The condiments on the bar counter include a spicy powder, spicy sesame sauce, soy sauce and a couple of different paste items. I’m sure the sign behind them tells me what to add to make it extra delicious. Dave adds the spicy stuff, I prefer mine plain. The tissues are napkins.

The glasses are for the self-serve water.


This past weekend was the first time Dave and I experienced the walk up ordering system. Fortunately, the machine had a little bit of English and coordinating number system. Also, the restaurant server spoke a little English and helped by explaining the English and numbers. We deposited our Yen and made our selections.


I ordered a Number 2 (salt broth – second picture from the left on the top row).
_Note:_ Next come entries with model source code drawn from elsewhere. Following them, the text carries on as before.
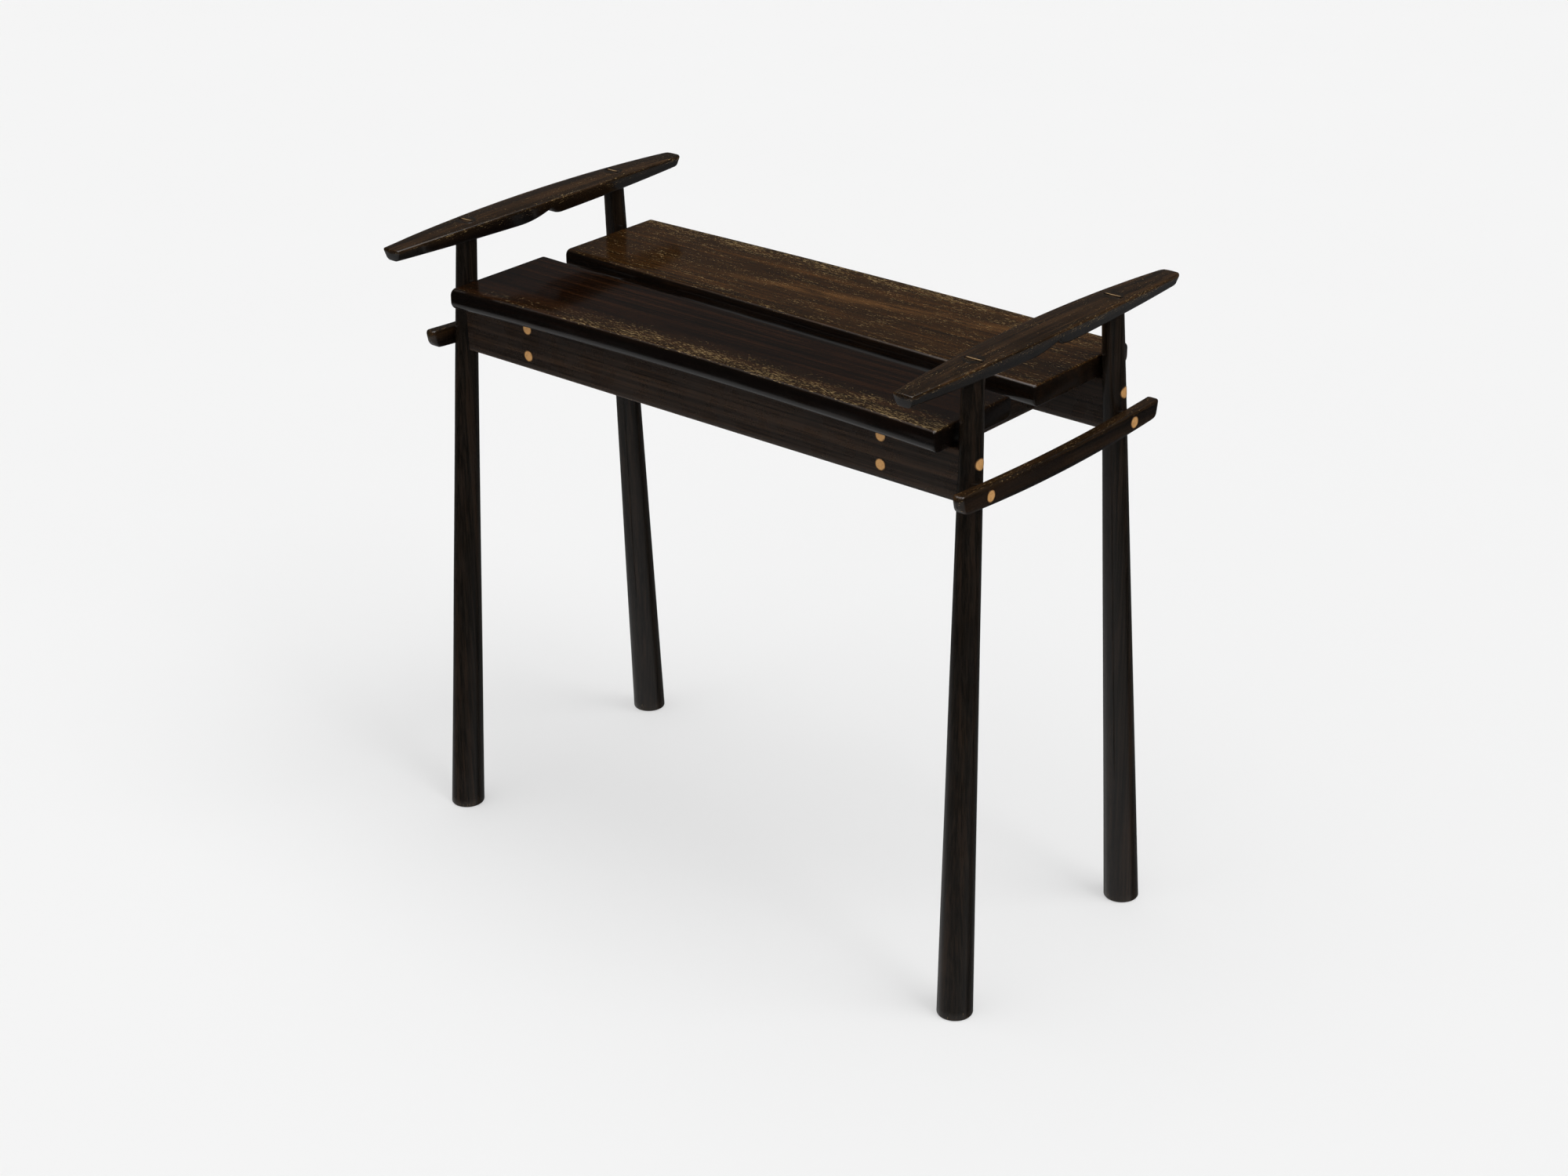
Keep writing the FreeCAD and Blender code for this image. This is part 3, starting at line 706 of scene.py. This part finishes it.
for hand, side in HANDS:
    stretcher(hand, side, 21.0 + side)


# ---------------------------------------------------------------- aprons and battens

BOARD_SOFT, BOARD_CRISP = 1.1, 0.3


def board(name, node, axis, seed):
    """A straight board along X or Y with softened lower edges."""
    low, high = (Vector(c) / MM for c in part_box(node))
    lengthwise = 0 if axis == "X" else 1
    across = 1 - lengthwise
    rings = []
    for place in stations(low[lengthwise], high[lengthwise], 5.0, [0, 0.5]):
        ring = rounded_ring(
            [(low[across], low.z), (low[across], high.z),
             (high[across], high.z), (high[across], low.z)],
            [BOARD_SOFT, BOARD_CRISP, BOARD_CRISP, BOARD_SOFT], 4, [9, 2, 9, 2])
        points = []
        for u, z in ring:
            middle = (low[across] + high[across]) / 2
            dent = 0.09 * max(0.0, noise.noise(Vector((place / 25 + seed, u, z / 12))))
            u -= math.copysign(dent, u - middle)
            spot = [0, 0, z]
            spot[lengthwise], spot[across] = place, u
            points.append(spot)
        rings.append(points)

    def wear(p):
        return 0.35 * smooth(2.0, 0.4, p.z - low.z)

    material = lacquered("lacquer_" + name, axis, seed, FRAME, gold=0.5, gloss=0.26)
    loft(name, rings, material, node, wear)


for number, row in enumerate(("front", "back")):
    board("apron_%s_board" % row, "apron_" + row, "X", 31.0 + number)
for number, hand in enumerate(("left", "right")):
    board("batten_%s_board" % hand, "batten_" + hand, "Y", 41.0 + number)


# ---------------------------------------------------------------- pegs, wedges, dowels

PEG_AXES = {"apron_peg": "Y", "leg_peg": "X", "stretcher_peg": "X", "seat_dowel": "Z"}
WEDGE_REACH_LEFT, WEDGE_REACH_RIGHT = 5.2, 6.6

for name in sorted(frame["nodes"]):
    low, high = (Vector(c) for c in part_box(name))
    middle = (low + high) / 2
    seed = middle.x * 7 + middle.y * 13 + middle.z * 29
    for kind, axis in PEG_AXES.items():
        if name.startswith(kind):
            paint(name, end_grain("grain_" + name, middle, axis, seed))
    if name.startswith("leg_wedge"):
        reach = WEDGE_REACH_RIGHT if middle.x > 0 else WEDGE_REACH_LEFT
        paint(name, wedge_line("pale_" + name, middle, reach, seed))


# ---------------------------------------------------------------- floor and wall

# The floor is lit from below as well, so its shadows stay faint.
REACH = 30.0
FLOOR_GLOW, WALL_GLOW = 0.45, 0.905
floor_mesh = bpy.data.meshes.new("floor")
floor_mesh.from_pydata([(-REACH, -REACH, 0), (REACH, -REACH, 0), (REACH, REACH, 0),
                        (-REACH, REACH, 0)], [], [(0, 1, 2, 3)])
floor = bpy.data.objects.new("floor", floor_mesh)
scene.collection.objects.link(floor)
paper = Graph("floor_paper")
speck = paper.noise(paper.mapped((3, 3, 3)), 1.0, 2)
paper.put(paper.shader.inputs["Base Color"],
          paper.mix(speck, colour(180, 180, 180), colour(182, 182, 182)))
paper.put(paper.shader.inputs["Emission Color"], WHITE)
paper.put(paper.shader.inputs["Emission Strength"], FLOOR_GLOW)
paper.put(paper.shader.inputs["Roughness"], 0.9)
paper.put(paper.shader.inputs["Specular IOR Level"], 0.0)
floor_mesh.materials.append(paper.material)
floor.visible_glossy = False

# A round white wall carries the floor's tone up behind the stool from any side.
WALL_SIDES = 48
WALL_RADIUS = 0.9 * REACH
wall_mesh = bpy.data.meshes.new("wall")
wall_points = []
for height in (0.0, REACH):
    for i in range(WALL_SIDES):
        angle = math.tau * i / WALL_SIDES
        wall_points.append((WALL_RADIUS * math.cos(angle), WALL_RADIUS * math.sin(angle), height))
wall_mesh.from_pydata(wall_points, [], [
    (i, (i + 1) % WALL_SIDES, (i + 1) % WALL_SIDES + WALL_SIDES, i + WALL_SIDES)
    for i in range(WALL_SIDES)])
wall = bpy.data.objects.new("wall", wall_mesh)
scene.collection.objects.link(wall)
sheet = Graph("wall_paper")
sheet.put(sheet.shader.inputs["Base Color"], BLACK)
sheet.put(sheet.shader.inputs["Specular IOR Level"], 0.0)
sheet.put(sheet.shader.inputs["Emission Color"], WHITE)
sheet.put(sheet.shader.inputs["Emission Strength"], WALL_GLOW)
wall_mesh.materials.append(sheet.material)
wall.visible_diffuse = False
wall.visible_glossy = False
wall.visible_shadow = False


# ---------------------------------------------------------------- world and lights

world = bpy.data.worlds.new("studio")
world.use_nodes = True
scene.world = world
sky = world.node_tree
background = sky.nodes["Background"]
# The camera's direction and tilt; the world's bright side is opposite the camera.
AZIMUTH, ELEVATION, ROLL = (math.radians(v) for v in (40.90, 25.10, -0.912))
BACKDROP, OVERHEAD, UNDERFOOT, DIM = 0.037, 0.6, 0.3, 0.006

direction = sky.nodes.new("ShaderNodeTexCoord").outputs["Generated"]
split = sky.nodes.new("ShaderNodeSeparateXYZ")
sky.links.new(direction, split.inputs[0])


def sky_math(operation, a, b):
    node = sky.nodes.new("ShaderNodeMath")
    node.operation = operation
    for socket, value in zip(node.inputs, (a, b)):
        if isinstance(value, bpy.types.NodeSocket):
            sky.links.new(value, socket)
        else:
            socket.default_value = value
    return node.outputs[0]


def sky_step(value, low, high, to_low, to_high):
    node = sky.nodes.new("ShaderNodeMapRange")
    node.interpolation_type = "SMOOTHSTEP"
    sky.links.new(value, node.inputs["Value"])
    for key, number in (("From Min", low), ("From Max", high),
                        ("To Min", to_low), ("To Max", to_high)):
        node.inputs[key].default_value = number
    return node.outputs["Result"]


# A white backdrop behind the stool, a glow overhead and a dim room in front.
away = sky_math("ADD",
                sky_math("MULTIPLY", split.outputs["X"], -math.sin(AZIMUTH)),
                sky_math("MULTIPLY", split.outputs["Y"], math.cos(AZIMUTH)))
backdrop = sky_step(away, 0.05, 0.45, 0.0, BACKDROP)
overhead = sky_step(split.outputs["Z"], 0.7, 0.84, 0.0, OVERHEAD)
# What the gloss sees below the horizon: a dark room, and the lit paper near by.
below = sky_step(split.outputs["Z"], -0.56, -0.34, UNDERFOOT, 0.0)
below = sky_math("MULTIPLY", below, sky_step(split.outputs["Y"], 0.1, 0.5, 1.0, 0.15))
glow = sky_math("ADD", sky_math("MAXIMUM", backdrop, overhead), DIM)
glow = sky_math("ADD", glow, below)
sky.links.new(glow, background.inputs["Strength"])
background.inputs["Color"].default_value = WHITE


def sun(name, energy, source, spread, gloss):
    """A soft sun that shines from source.  gloss "none" leaves it out of
    reflections, and "only" keeps it to them."""
    data = bpy.data.lights.new(name, "SUN")
    data.energy = energy
    data.angle = math.radians(spread)
    light = bpy.data.objects.new(name, data)
    light.location = source
    light.rotation_euler = (-Vector(source)).to_track_quat("-Z", "Y").to_euler()
    light.visible_glossy = gloss != "none"
    light.visible_diffuse = gloss != "only"
    scene.collection.objects.link(light)


sun("key", 0.85, (2.0, 0.5, 3.4), 34, "both")
sun("contact", 0.25, (2.6, -0.5, 2.2), 14, "none")
sun("fill_front", 1.1, (1.3, -2.2, 2.9), 110, "none")
sun("fill_left", 0.75, (-1.8, -1.0, 3.2), 120, "none")
sun("strip", 1.4, (0.0, 0.0, 3.0), 72, "only")


# ---------------------------------------------------------------- camera

CAMERA_DISTANCE, CAMERA_ACROSS, CAMERA_RISE = 2225.9, -1.39, 196.49
camera_data = bpy.data.cameras.new("camera")
camera_data.sensor_width = 36.0
camera_data.lens = 66.75
camera_data.clip_end = 200
camera = bpy.data.objects.new("camera", camera_data)
scene.collection.objects.link(camera)
back = Vector((math.sin(AZIMUTH) * math.cos(ELEVATION),
               -math.cos(AZIMUTH) * math.cos(ELEVATION), math.sin(ELEVATION)))
right = (-back).cross(Vector((0, 0, 1))).normalized()
up = right.cross(-back)
turned_right = right * math.cos(ROLL) + up * math.sin(ROLL)
turned_up = up * math.cos(ROLL) - right * math.sin(ROLL)
spot = (back * CAMERA_DISTANCE + turned_right * CAMERA_ACROSS + turned_up * CAMERA_RISE) * MM
camera.matrix_world = Matrix.Translation(spot) @ Matrix(
    (turned_right, turned_up, back)).transposed().to_4x4()
scene.camera = camera
scene.view_settings.view_transform = "Standard"
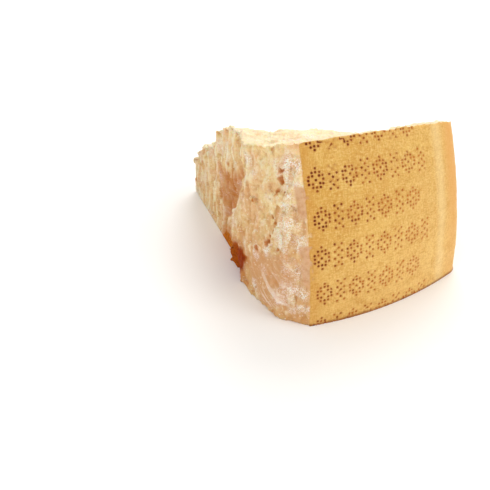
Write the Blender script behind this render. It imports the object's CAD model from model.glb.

I pushed the matching number 2 on the second row (green), third button of the machine. Remember, they read from right to left. So, it makes sense the smaller number is to the right, right? Maybe. Dave ordered the Number 4 (salt broth with extra meat – second picture from the left on the bottom row). He pushed the matching number 4 on the second row (green), second button on the machine. And then we both pushed the beer button! Bottom row (blue), first button from the left. After that evolution, perhaps we needed a second beer!

The ramen was very good and made our bellies full and happy. The nori and green onion bites are my favorite!! No worries, when you visit, ramen will be a must eat – at least twice! You need to decide if you like the soy or salt broth the best!!